In four of his five July outings, the lefty logged a quality start, with his two efforts against the White Sox and Cards being two of his career's very best. Given the gravity of Friday's circumstances -- depleted pitching staff; NL's best team (62-38) boasting a top-3 scoring offense; matched up with one of the best pitchers around -- there's a case to be made for the victory being the best start of Minor's young career.

"We've seen the numbers. They seem like they all can hit anything," Minor said of the Cardinals, who have scored an NL-best 496 runs this season. "So it was more like we had our own gameplan, watching film and tonight we just put it all together."

For a Braves team setting its sights on a World Series run, these are the types of wins that come at a premium in October and November. As Braves general manager Frank Wren openly discussed prior to the series opener, the organization is actively scouring a thin trade market for a quality arm -- either starter or reliever. (A few of the popular names mentioned: Jake Peavy, Ervin Santana, Bud Norris, Phil Hughes.) But it's worth noting that there's nobody available with Minor's 2013 numbers: he leads Braves starters in WAR (2.6), ERA (2.89) and fielding-independent pitching (3.24 FIP, excluding Alex Wood, who has primarily worked in relief). For comparison, here are the numbers for some of the previous names:

Jake Peavy: 1.2 WAR, 4.28 ERA, 4.10 FIP
Ervin Santana: 2.1 WAR, 3.06 ERA, 3.81 FIP
Bud Norris: 1.9 WAR, 3.93 ERA, 3.87 FIP

The inevitable "ace" discussion came up in the Braves' clubhouse following the game, but both Minor and Gonzalez disagreed. The stats may tell a different story -- at the very least, Minor's been the most productive starter on the staff this season -- but Minor floated Hudson's name as the team's ace. Gonzalez just wants his young pitcher to keep doing what he's doing.

"Mike Minor doesn't have to do anything. He's been this good for a while," Gonzalez said. "We saw him growing up and getting better and better I think it was about this time last year. You look back at some of his starts. Let's let him dictate his own career and let's not start putting labels or anything like that yet."

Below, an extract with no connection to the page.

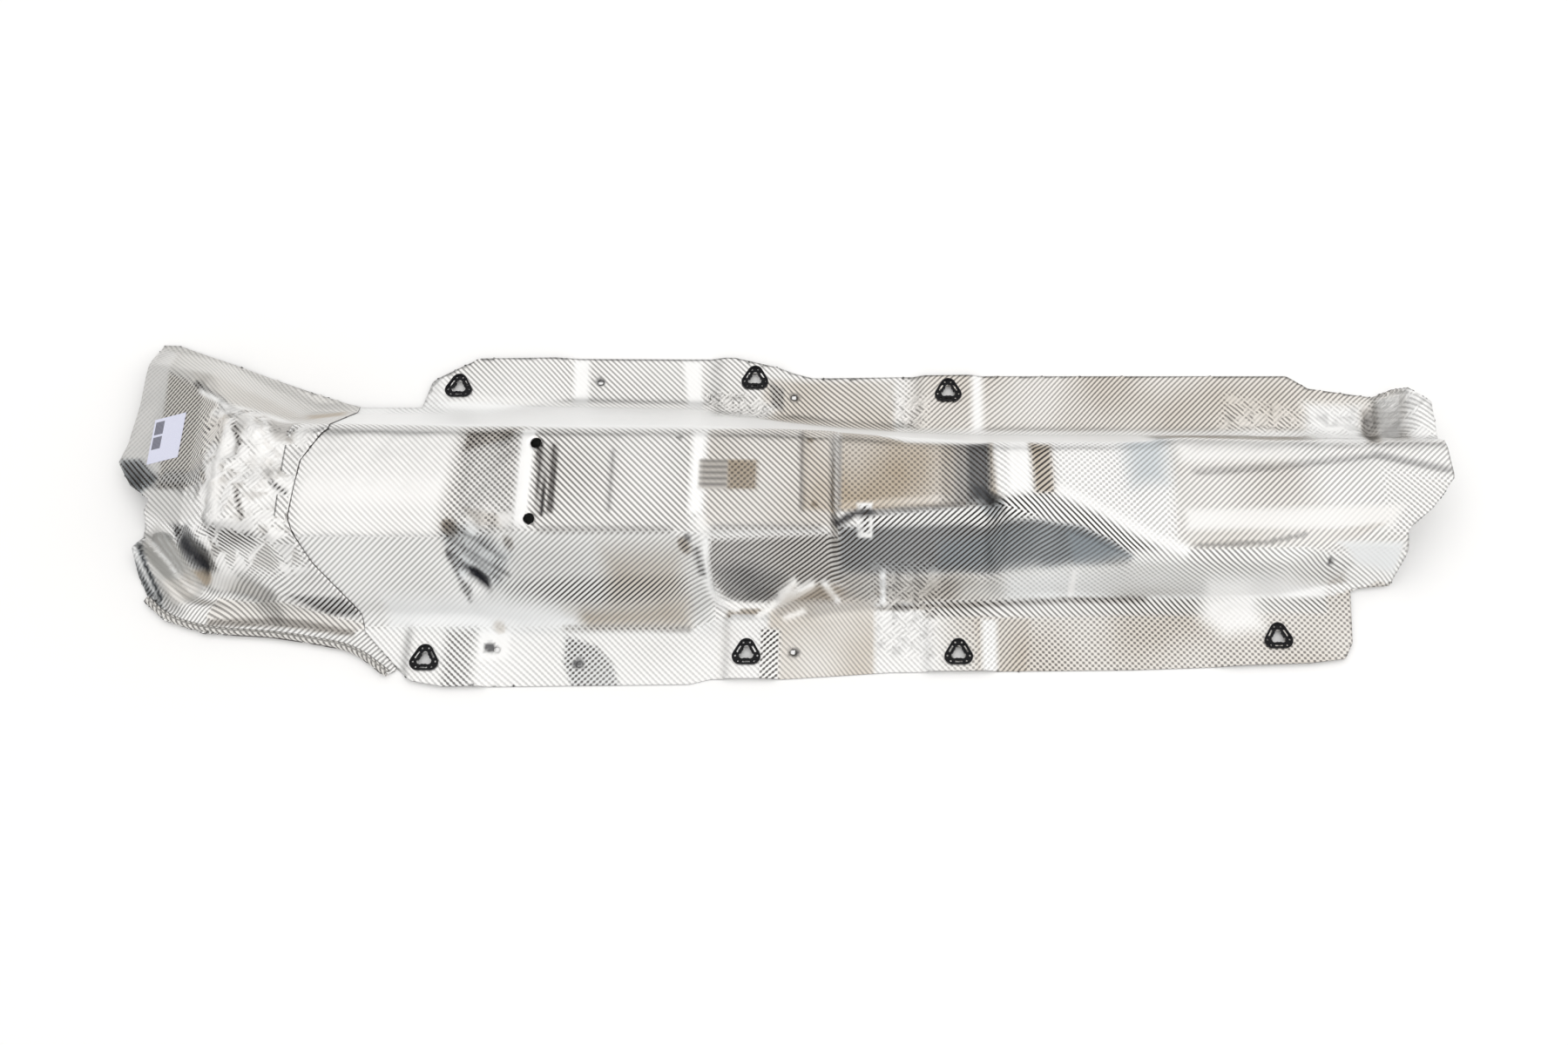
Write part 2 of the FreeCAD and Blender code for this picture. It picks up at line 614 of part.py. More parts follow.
# Rolled hem, swept along the near edge and lying on the main sheet's flange
hem_corners = [spots[name] for name in HEM_CORNERS]
hem_line = doc.addObject("Sketcher::SketchObject", "hem_line")
draw_open_line(hem_line, hem_corners)
hem_height = "%s + %s" % (MOUTH_UNDER, HEM_RADIUS)
bind(hem_line, Placement__Base__z=hem_height)
hem_ring = doc.addObject("Part::Circle", "hem_ring")
start_x, start_y = hem_corners[0]
next_x, next_y = hem_corners[1]
hem_place = "vector(%s; %s; %s)" % (start_x, start_y, hem_height)
hem_axis = "vector(%s - %s; %s - (%s); 0)" % (start_y, next_y, next_x, start_x)
bind(hem_ring, Radius=HEM_RADIUS,
     Placement="placement(%s; rotation(%s; 90))" % (hem_place, hem_axis))
hem_roll = doc.addObject("Part::Sweep", "hem_roll")
hem_roll.Sections = [hem_ring]
hem_roll.Spine = (hem_line, ["Edge%d" % (number + 1) for number in range(len(hem_corners) - 1)])
hem_roll.Transition = "Right corner"
hem_roll.Solid = True
front_panel = doc.addObject("Part::MultiFuse", "front_panel")
front_panel.Shapes = [mouth_trimmed, hem_roll]
front_panel.Refine = False

# Label: a thin skin over the sloping front of the bell mouth
label_form = press_form("label_form", MOUTH_SECTIONS, LABEL_TOP, "0")
label_block = doc.addObject("Part::Box", "label_block")
bind(label_block, Length=LABEL_LENGTH, Width=LABEL_WIDTH, Height=TRIM_HEIGHT,
     Placement__Base__x="-%s - %s" % (SEAM_X, LABEL_LEAD), Placement__Base__y=LABEL_SIDE)
label = cut("label", common("label_patch", label_form, label_block), mouth_die)


def clip(name, x_text, y_text):
    """One retaining clip, seated on the sheet with its legs snapped through the hole."""
    body = doc.addObject("PartDesign::Body", name)
    plate = new_sketch(body, name + "_plate", "XY_Plane")
    rounded_triangle(plate, CLIP_CENTRE, CLIP_RADIUS)
    pad(body, plate, CLIP_PLATE, False)
    leg = new_sketch(body, name + "_leg", "XY_Plane")
    draw_box(leg, "0", "-" + GRIP_RADIUS, LEG_WIDTH, "2 * " + LEG_WALL)
    leg_pad = pad(body, leg, "%s + %s + %s" % (SHEET, LEG_PLAY, SNAP_HEIGHT), True)
    repeat_three(body, leg_pad)
    foot = new_sketch(body, name + "_foot", "XY_Plane")
    bind(foot, AttachmentOffset__Base__z="-(%s + %s)" % (SHEET, LEG_PLAY))
    draw_box(foot, "0", "-" + GRIP_RADIUS, LEG_WIDTH, "2 * (%s + %s)" % (LEG_WALL, SNAP))
    foot_pad = pad(body, foot, SNAP_HEIGHT, True)
    repeat_three(body, foot_pad)
    floor = new_sketch(body, name + "_floor", "XY_Plane")
    bind(floor, AttachmentOffset__Base__z=CLIP_PLATE)
    rounded_triangle(floor, CLIP_CENTRE, "%s - %s" % (CLIP_RADIUS, CLIP_RIM))
    recess = body.newObject("PartDesign::Pocket", name + "_recess")
    recess.Profile = floor
    bind(recess, Length="%s - %s" % (CLIP_PLATE, CLIP_WEB))
    body.Tip = recess
    grip = new_sketch(body, name + "_grip", "XY_Plane")
    circle(grip, "0", "0", GRIP_RADIUS)
    pierce(body, grip)
    eye = new_sketch(body, name + "_eye", "XY_Plane")
    circle(eye, "0", EYE_CENTRE, EYE_RADIUS)
    repeat_three(body, pierce(body, eye))
    windows = new_sketch(body, name + "_windows", "XY_Plane")
    draw_box(windows, "0", "-" + WINDOW_CENTRE, WINDOW_LENGTH, WINDOW_WIDTH)
    draw_box(windows, PEEP_SIDE, PEEP_CENTRE, PEEP_SIZE, PEEP_SIZE)
    draw_box(windows, "-" + PEEP_SIDE, PEEP_CENTRE, PEEP_SIZE, PEEP_SIZE)
    repeat_three(body, pierce(body, windows))
    bind(body, Placement__Base__x=x_text, Placement__Base__y=y_text,
         Placement__Base__z="%s + %s" % (SEAT_RISE, SHEET))
    return body


retaining_clips = doc.addObject("Part::Compound", "retaining_clips")
retaining_clips.Links = [clip(row[0], *spots[row[0]]) for row in CLIPS]

# Every feature has to stand before any file is written
doc.recompute()
for item in doc.Objects:
    if "Invalid" in item.State or "Error" in item.State:
        raise RuntimeError("%s failed: %s" % (item.Name, item.State))
os.makedirs("parts", exist_ok=True)
for node, solids in ((main_panel, 1), (front_panel, 1), (label, 1), (retaining_clips, len(CLIPS))):
    node.Label = node.Name
    shape = node.Shape
    if shape.isNull() or not shape.isValid() or len(shape.Solids) != solids:
        raise RuntimeError("%s is not sound" % node.Label)
    shape.exportStep("parts/%s.step" % node.Label)
    print(node.Label, "volume %.1f cm3" % (shape.Volume / 1000), "faces", len(shape.Faces))
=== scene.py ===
# %% [markdown]
# # Dressing an exhaust heat shield
#
# The real object is a long tunnel of thin aluminium sheet that keeps the heat of an exhaust
# pipe off a car's floor. Its whole skin is embossed with rows of tiny dimples, so the metal
# reads as bright diagonal hatching instead of a mirror. A second sheet, the bell mouth, laps
# over its front end, and seven black plastic clips sit on the flanges.
#
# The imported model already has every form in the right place. This lesson lays a finer,
# embossed sheet over it, and gives the clips and the label their finishes. Lengths are
# written in millimetres and turned into metres where a mesh is made. Far is the side away
# from the camera, where y is positive, near is the camera's side, and the front is the bell
# mouth's end, where x is negative.

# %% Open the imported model
import math

import bmesh
import bpy
import numpy as np
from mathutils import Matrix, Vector, noise
from mathutils.bvhtree import BVHTree
from mathutils.kdtree import KDTree


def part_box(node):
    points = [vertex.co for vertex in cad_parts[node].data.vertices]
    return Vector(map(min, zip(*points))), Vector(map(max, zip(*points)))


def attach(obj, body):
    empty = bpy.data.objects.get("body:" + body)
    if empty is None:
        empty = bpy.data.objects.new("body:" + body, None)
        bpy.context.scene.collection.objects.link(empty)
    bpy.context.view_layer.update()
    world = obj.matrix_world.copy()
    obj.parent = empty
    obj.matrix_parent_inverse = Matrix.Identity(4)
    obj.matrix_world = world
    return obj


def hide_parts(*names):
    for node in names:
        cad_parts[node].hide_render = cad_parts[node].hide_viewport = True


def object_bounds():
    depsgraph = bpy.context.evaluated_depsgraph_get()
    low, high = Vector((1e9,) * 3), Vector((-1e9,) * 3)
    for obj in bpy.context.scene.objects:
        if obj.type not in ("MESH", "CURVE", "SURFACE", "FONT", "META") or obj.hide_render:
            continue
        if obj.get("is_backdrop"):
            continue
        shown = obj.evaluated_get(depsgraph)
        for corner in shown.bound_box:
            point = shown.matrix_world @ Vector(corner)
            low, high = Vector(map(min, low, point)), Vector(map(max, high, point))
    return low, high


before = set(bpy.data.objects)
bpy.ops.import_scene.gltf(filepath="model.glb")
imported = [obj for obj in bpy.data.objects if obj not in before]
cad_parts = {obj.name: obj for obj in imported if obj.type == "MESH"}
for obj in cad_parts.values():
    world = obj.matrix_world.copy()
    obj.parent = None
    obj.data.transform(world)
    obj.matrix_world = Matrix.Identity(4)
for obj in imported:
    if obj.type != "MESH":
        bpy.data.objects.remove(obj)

cad_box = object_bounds()
MM = 0.001
ROOT = "root"
print("packed model:", ", ".join(sorted(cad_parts)))

# %% [markdown]
# ## The photographer's side
#
# The shield was photographed from above its near long side. A camera can be placed by hand
# and turned until the picture fits, or by the point it looks at, its distance and its height
# over the horizon. The second way keeps three plain numbers that can be changed one by one.
# The subject sits a little left of the lens axis, as in a cropped picture, so the frame is
# shifted instead of turned.

# %% Camera
LOOK_AT = Vector((159.5, -36.5, 50)) * MM
CAMERA_DISTANCE = 1795 * MM
CAMERA_RISE = math.radians(68)
lens = bpy.data.cameras.new("photo_camera")
lens.lens = 35.9
lens.shift_x = -0.0806
camera = bpy.data.objects.new("photo_camera", lens)
towards_camera = Vector((0, -math.cos(CAMERA_RISE), math.sin(CAMERA_RISE)))
camera.location = LOOK_AT + towards_camera * CAMERA_DISTANCE
camera.rotation_euler = (-towards_camera).to_track_quat("-Z", "Y").to_euler()
bpy.context.scene.collection.objects.link(camera)
bpy.context.scene.camera = camera
bpy.context.scene.view_settings.view_transform = "Standard"
print("camera at", [round(c, 3) for c in camera.location])

# %% [markdown]
# ## Floor and light
#
# Bare metal shows its surroundings more than its own colour. The set is a plain pale floor
# under a pale studio sky that is brightest overhead, a little to the right and to the front,
# and falls to a grey low down. Large lamps could make that gradient too, but they would show
# as hard-edged patches in the metal, so the sky makes it and two soft lamps only add to it.


# %% Floor
def new_finish(name):
    finish = bpy.data.materials.new(name)
    finish.use_nodes = True
    return finish, finish.node_tree, finish.node_tree.nodes["Principled BSDF"]


def to_object(mesh, name, *finishes):
    data = bpy.data.meshes.new(name)
    mesh.to_mesh(data)
    mesh.free()
    for finish in finishes:
        data.materials.append(finish)
    made = bpy.data.objects.new(name, data)
    bpy.context.scene.collection.objects.link(made)
    return made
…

Regardless, Atlanta is not in position to snag a designated ace in this market. Peavy is not a Cy Young-caliber pitcher anymore, neither is anyone else the team has a viable chance at landing. Mike Minor is the guy, and that's not a negative -- he's one of the 25 most valuable pitchers in baseball.

But when Minor admittedly experienced difficulties locating his pitches earlier in the year, notably over a stretch from June 4 to July 3 where he ran up a 4.50 ERA in 36 innings, there was a built-in staff cushion. The team still finished the month with a 16-12 record as Hudson, Kris Medlen and Julio Teheran all pitched well. That cushion is now significantly diminished, both by injury and recent performance. Barring Brandon Beachy's immediate return to 2012 form coming off Tommy John surgery, Minor is the No. 1 moving forward. Well, aside from official clubhouse designations, he has been all along.

Though the organization should still feel comfortable with a (healthy) stretch-run staff of Minor-Beachy-Medlen-Teheran-Maholm, it will need Minor to take the mound against the NL's best if the team were to advance to postseason play. He's likely to be the go-to option against the Wainwrights and Kershaws of the MLB world moving forward.

And if Friday night was a second-half measuring stick . . . he's capable of measuring up quite nicely.